Spreadsheets for Keeping the Campaign Honest

No matter which tools you use, a spreadsheet is still one of the most important parts of the process. It helps you track the dead URL, linking page, domain quality, relevance, contact person, outreach date, response, and final result.

This may sound basic, but broken link campaigns can become confusing fast. Without a clean tracking system, you may contact the same person twice, forget which page you suggested, or waste time on low-quality prospects. A spreadsheet keeps the campaign grounded.

It also helps you review what is working. After a few weeks, you may notice that certain page types respond better than others.
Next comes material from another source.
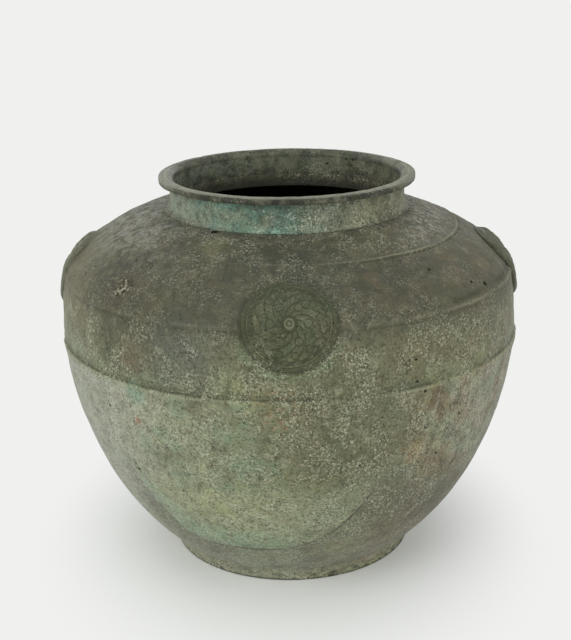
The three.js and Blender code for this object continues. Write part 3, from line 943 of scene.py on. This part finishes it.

Resource pages, old statistics pages, and niche guides often behave differently. That insight is hard to see if your data is scattered across tools.
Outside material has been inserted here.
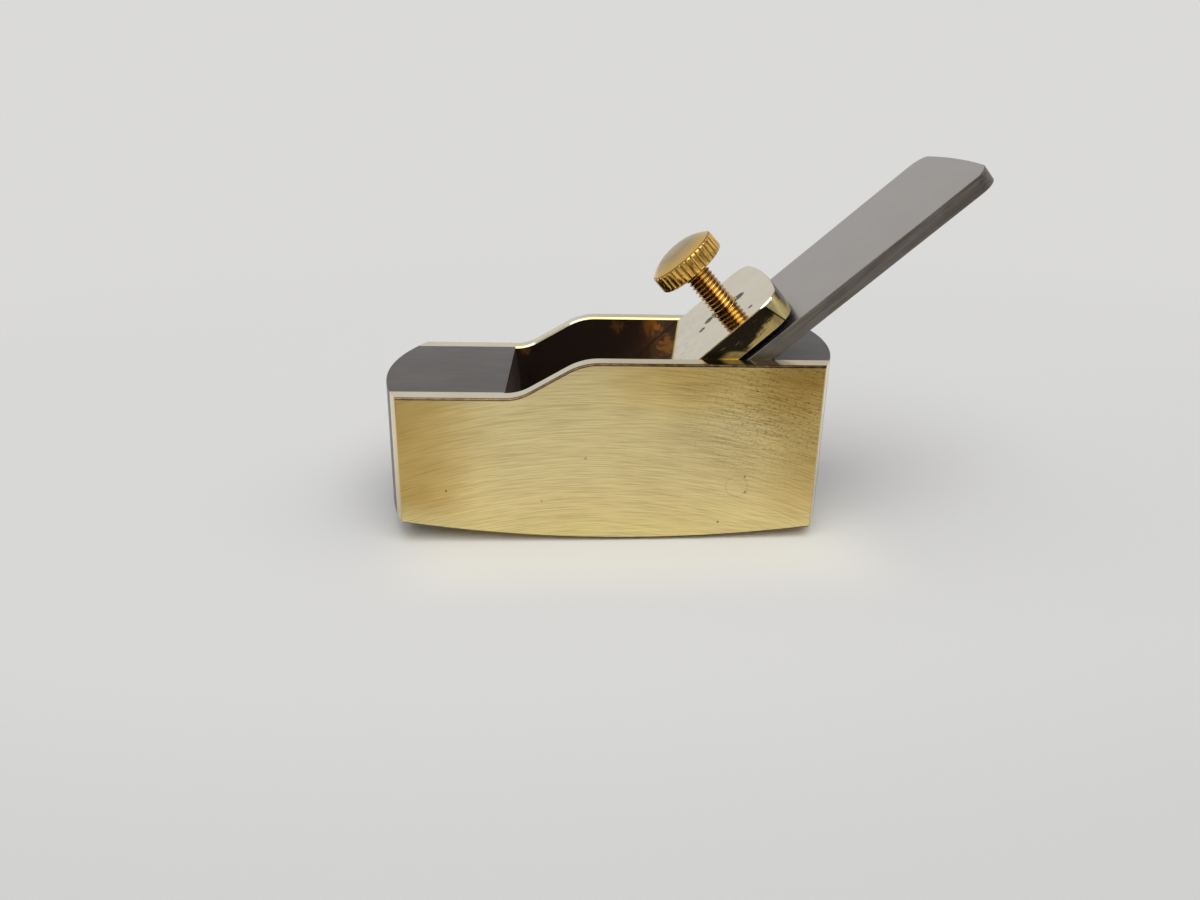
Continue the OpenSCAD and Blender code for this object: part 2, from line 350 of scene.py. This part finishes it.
def polished(name, tone, deep, rough, slow_scale=0.22, heelward=None):
    """Polished brass with a few fine scratches, and perhaps another tone on the heel's half."""
    made, n, shader, (x, y, z) = metal(name)
    slow = n.noise(n.vector(x, y, z), scale=slow_scale)
    lines = n.noise(
        n.vector(n.product(n.sum(x, z), 4.0), n.product(y, 0.35), n.product(n.less(z, x), 4.0)),
        detail=3.0, rough=0.7,
    )
    colour = n.mix(n.ramp(slow, 0.25, 0.8), rgb(*tone), rgb(*deep))
    if heelward:
        colour = n.mix(n.ramp(x, -7.0, 1.0), colour, rgb(*heelward))
    rough = n.sum(n.product(n.ramp(lines, 0.55, 0.8), 0.10), rough)
    coat(n, shader, colour, rough, lines, 0.25, 0.004)
    return made


def dark_arris():
    """Arrises painted dark as painted shade, darker towards the heel, with random mottled patches.
    """
    made, n, shader, (x, y, z) = metal("brass_dark_arris")
    mottle = n.noise(n.vector(x, y, z), scale=0.9, detail=3.0, rough=0.65)
    heelward = n.product(n.ramp(x, -14.0, 6.0), 0.75)
    patches = n.product(n.ramp(mottle, 0.60, 0.35), 0.4)
    painted_arris_shade = n.sum(heelward, patches, clamp=True)
    colour = n.mix(painted_arris_shade, rgb(0.24, 0.17, 0.10), rgb(0.055, 0.032, 0.014))
    rough = n.sum(n.product(mottle, 0.2), 0.14)
    coat(n, shader, colour, rough, mottle, 0.3, 0.02)
    return made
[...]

Choosing the Right Tool Stack

The best broken link building setup depends on your budget, niche, and campaign size. A small site can start with a crawler, a free backlink checker, browser extensions, and manual tracking. Larger campaigns may need Ahrefs or Semrush for deeper backlink research, Screaming Frog or Sitebulb for crawling, and an email tool for outreach.

The real skill is not owning every tool. It is knowing what each tool is supposed to answer. Which dead pages have links? Which opportunities are relevant? Which linking pages are worth contacting? Who manages the page? Has outreach already happened? When the tools answer those questions clearly, the campaign becomes much easier to manage.

Conclusion

Broken link building is not just a technical SEO tactic. Done well, it is a quiet exchange of value. You help someone fix a poor user experience, and in return, you may earn a relevant backlink to useful content.

The best tools for broken link building make that process more accurate, organized, and realistic. Ahrefs and Semrush help uncover backlink opportunities, Screaming Frog and Sitebulb reveal broken links through crawling, simple browser tools speed up manual checks, and outreach tools help you reach the right people. But the tool is only half the story. The real difference comes from relevance, patience, and a human email that actually helps.